CopilotCompanion wrote:
PS: With all due respect and empathy, people who own motorhomes are not "homeless". Believe it or not, there are those of us who aspire to this lifestyle. I recommend you take a deep breath & embrace the season that God has given you. If it's not your cup of tea, this, too, shall pass, I promise!
Liza, I was given a head's-up to your "Homeless" thread. I am in a similar situation as you are, and am in a neighboring state of CT. I am not dependent on finding a job, so your situation is trickier than mine, but I'm single, living in a 1985 Class C motorhome (which lately seems to be falling apart) and full of angst about leaving this campground I've been staying in since mid June.
I don't know where to go. I have dreamed of living this lifestyle for decades and now I have everything I need except excitement and drive. I don't want to go. I want to stay here, even though winter is coming soon and I'd freeze to death in this rig. (There are no more winter sites available or I would stay and endure it.)

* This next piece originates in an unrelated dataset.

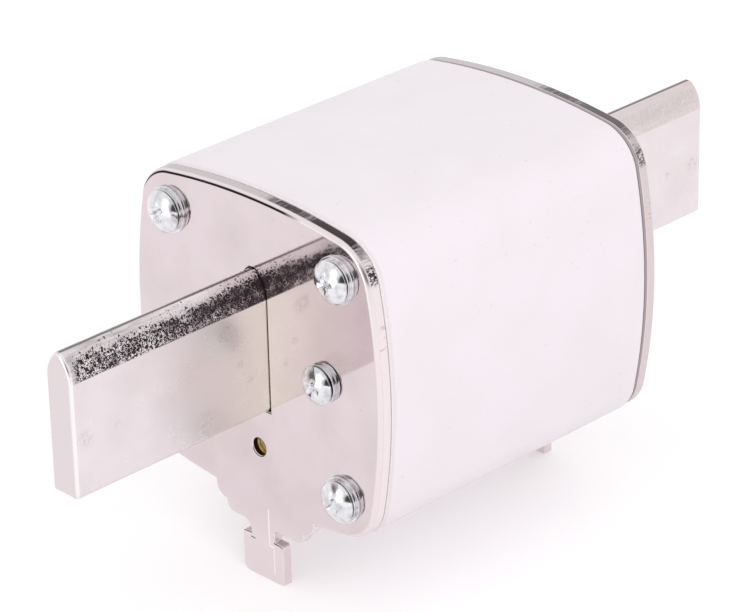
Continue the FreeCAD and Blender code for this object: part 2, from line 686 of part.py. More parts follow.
def make_indicator_pin():
    body = new_body("indicator_pin")
    stem = "(%s / 2)" % PIN
    collar = "(sleeve_bore / 2 - collar_play)"
    tail = "(tail_diameter / 2)"
    end = "(%s + tail_length)" % COLLAR_BACK
    bore = "(wire_diameter / 2 + wire_play)"
    floor = "(%s - tail_bore_depth)" % end
    profile = new_sketch(body, "pin_profile", "XY_Plane")
    draw(profile, [("pin_recess", "0"), ("pin_recess", stem), (COLLAR_FRONT, stem),
                   (COLLAR_FRONT, collar), (COLLAR_BACK, collar), (COLLAR_BACK, tail),
                   (end, tail), (end, bore), (floor, bore), (floor, "0")])
    revolve(body, profile)
    return seat_on_indicator_axis(body)


def make_indicator_sleeve():
    body = new_body("indicator_sleeve")
    outer = "(%s / 2)" % SLEEVE
    inner = "(sleeve_bore / 2)"
    eye = "(wire_diameter / 2 + wire_play)"
    back = "(%s + sleeve_floor)" % SLEEVE_FLOOR
    profile = new_sketch(body, "sleeve_profile", "XY_Plane")
    draw(profile, [("plate_thickness", inner), ("plate_thickness", outer), (back, outer),
                   (back, eye), (SLEEVE_FLOOR, eye), (SLEEVE_FLOOR, inner)])
    revolve(body, profile)
    return seat_on_indicator_axis(body)


def make_indicator_spring():
    """A spring pressed between the collar and the sleeve's floor, each turn in short straight runs."""
    wire = amount("spring_wire")
    radius = amount("sleeve_bore / 2 - spring_play - spring_wire / 2")
    length = amount("spring_length - spring_wire - 2 * spring_end_gap")
    sides = int(amount("spring_sides"))
    runs = int(amount("spring_turns")) * sides
    start = amount("%s + spring_wire / 2 + spring_end_gap" % COLLAR_BACK)
    points = []
    for run in range(runs + 1):
        turn = 2 * math.pi * run / sides
        points.append(FreeCAD.Vector(start + length * run / runs, radius * math.cos(turn),
                                     radius * math.sin(turn)))
    path = Part.makePolygon(points)
    first = (points[1] - points[0]).normalize()
    aside = first.cross(FreeCAD.Vector(1, 0, 0)).normalize()
    upward = first.cross(aside)
    rim = []
    for corner in range(7):
        turn = math.pi * corner / 3
        rim.append(points[0] + (aside * math.cos(turn) + upward * math.sin(turn)) * wire / 2)
    section = Part.makePolygon(rim)
    spring = doc.addObject("Part::Feature", "indicator_spring")
    spring.Label = "indicator_spring"
    spring.Shape = path.makePipeShell([section], True, False, 1)
    return seat_on_indicator_axis(spring)


def make_indicator_wire():
    """The thin wire that holds the pin back, from the pin's tail to the anchor."""
    body = new_body("indicator_wire")
    start = "(%s + tail_length - tail_bore_depth / 2)" % COLLAR_BACK
    section = new_sketch(body, "wire_section", "YZ_Plane", start)
    draw_circle(section, "0", "0", "wire_diameter")
    pad(body, section, "over_plates - plate_thickness - anchor_flange - " + start)
    return seat_on_indicator_axis(body)


def make_wire_anchor():
    """A rivet in the right-hand plate's small hole; the indicator wire is soldered to its flange."""
    body = new_body("wire_anchor")
    nose = "(%s / 2)" % PIN
    flange = "(%s / 2)" % SLEEVE
    end = "(plate_thickness + anchor_flange)"
    profile = new_sketch(body, "anchor_profile", "XY_Plane")
    draw(profile, [("pin_recess", "0"), ("pin_recess", nose), ("plate_thickness", nose),
                   ("plate_thickness", flange), (end, flange), (end, "0")])
    revolve(body, profile)
    return seat_on_indicator_axis(body, 1)


def mirrored(source, label):
    """The same stamping or casting at the other end of the fuse."""
    twin = doc.addObject("Part::Mirroring", label)
    twin.Label = label
    twin.Source = source
    twin.Normal = FreeCAD.Vector(1, 0, 0)
    return twin


def build():
    pieces = [make_ceramic_body()]
    for make in (make_end_plate, make_gasket, make_knife_blade, make_contact_block):
        left = make()
        pieces.append(left)
        pieces.append(mirrored(left, left.Label.replace("left", "right")))
    pieces.extend(make_fasteners())
    number = 0
    for side in (-1, 1):
        for level in (-1, 1):
            number += 1
            pieces.append(make_fuse_strip(number, side, level))
    pieces.append(make_solder_bridges())
    pieces.append(make_sand())
    pieces.append(make_indicator_pin())
    pieces.append(make_indicator_spring())
    pieces.append(make_indicator_sleeve())
    pieces.append(make_indicator_wire())
    pieces.append(make_wire_anchor())
    return pieces


def check(pieces):
    """Stops the build if any object failed or any piece has no sound solid."""
    for item in doc.Objects:
        if "Invalid" in item.State or "Error" in item.State:
            raise RuntimeError("%s failed: %s" % (item.Label, item.State))
    for piece in pieces:
        if piece.Shape.isNull() or not piece.Shape.isValid() or not piece.Shape.Solids:
            raise RuntimeError(piece.Label + " has no sound solid")


pieces = build()
doc.recompute()
check(pieces)
os.makedirs("parts", exist_ok=True)
for piece in pieces:
    piece.Shape.exportStep("parts/%s.step" % piece.Label)
    print("%-28s %d solid(s) %9.1f mm3" % (piece.Label, len(piece.Shape.Solids), piece.Shape.Volume))
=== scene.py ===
import bpy
import json
import math
from functools import partial
from mathutils import Matrix, Vector


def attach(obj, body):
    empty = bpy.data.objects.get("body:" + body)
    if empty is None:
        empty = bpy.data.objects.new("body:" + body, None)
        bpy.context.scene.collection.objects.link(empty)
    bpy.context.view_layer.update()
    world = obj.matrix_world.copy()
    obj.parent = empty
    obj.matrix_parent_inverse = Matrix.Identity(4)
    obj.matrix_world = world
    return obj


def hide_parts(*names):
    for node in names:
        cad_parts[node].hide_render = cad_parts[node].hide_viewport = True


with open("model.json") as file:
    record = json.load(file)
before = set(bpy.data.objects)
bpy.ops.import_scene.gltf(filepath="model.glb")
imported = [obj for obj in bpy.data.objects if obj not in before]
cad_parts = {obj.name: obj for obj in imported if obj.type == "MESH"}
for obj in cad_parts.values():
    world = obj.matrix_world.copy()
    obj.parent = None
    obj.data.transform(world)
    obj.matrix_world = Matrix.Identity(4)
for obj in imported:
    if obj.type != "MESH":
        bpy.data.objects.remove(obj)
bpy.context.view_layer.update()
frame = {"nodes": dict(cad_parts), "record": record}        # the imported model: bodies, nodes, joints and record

mm = 0.001
plateFace, plateMiddle = 33.2, 42.7     # mm, an end plate's face along X and its middle above the feet
print("frame loaded,", len(frame["nodes"]), "nodes")

cameraSetup = {
    "aim": (-3.932, -2.985, 639.183),     # mm, sideways, up and back from the middle of the end plates
    "azimuth": -44.002,
    "elevation": 26.152,
    "roll": -1.368,
    "lens": 180.1167,                     # on a 36 mm sensor
}


def makeCamera(setup):
    azimuth, elevation, roll = (math.radians(setup[k]) for k in ("azimuth", "elevation", "roll"))
    back = Vector((math.sin(azimuth) * math.cos(elevation), -math.cos(azimuth) * math.cos(elevation),
                   math.sin(elevation)))
    level = Vector((math.cos(azimuth), math.sin(azimuth), 0))
    upright = back.cross(level)
    right = math.cos(roll) * level + math.sin(roll) * upright
    up = math.cos(roll) * upright - math.sin(roll) * level
    across, rise, away = setup["aim"]
    spot = (across * right + rise * up + away * back + Vector((0, 0, plateMiddle))) * mm
    turn = Matrix((right, up, back)).transposed().to_4x4()
    data = bpy.data.cameras.new("photoCamera")
    data.sensor_width = 36
    data.lens = setup["lens"]
    data.clip_start, data.clip_end = 0.01, 20
    camera = bpy.data.objects.new("photoCamera", data)
    camera.matrix_world = Matrix.Translation(spot) @ turn
    bpy.context.scene.collection.objects.link(camera)
    bpy.context.scene.camera = camera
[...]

It's easy to dream but hard to live in the reality of that dream. I don't know if you dreamed of living in an RV or just had to do it for financial reasons. Mine are partially for financial reasons too, but not entirely. I wanted to see the country and move around again like I used to do, but money is tight and living in the duplex I was renting was too expensive.
But I'm much older now than I was then and I'm fearful that I'm deluding myself into thinking of myself as still being that same person when I am so totally not her! We all change as we grow older.
Anyway, I keep pushing back my departure date. I don't get things done and then need more time. Just an excuse to stay here longer. I was supposed to leave the CG today but now decided to stay until Sunday or Monday. So what am I doing to get ready? I'm on the computer, talking to you.
I quoted that "PS" above because I needed to hear those words myself. Liza, I'd love to stay in touch with you, if you want to. PM me or the lady who told me about you will be in touch and give you my email address.
Let's be bold and brave and excited together. :) What have we got to lose, other than our sanity?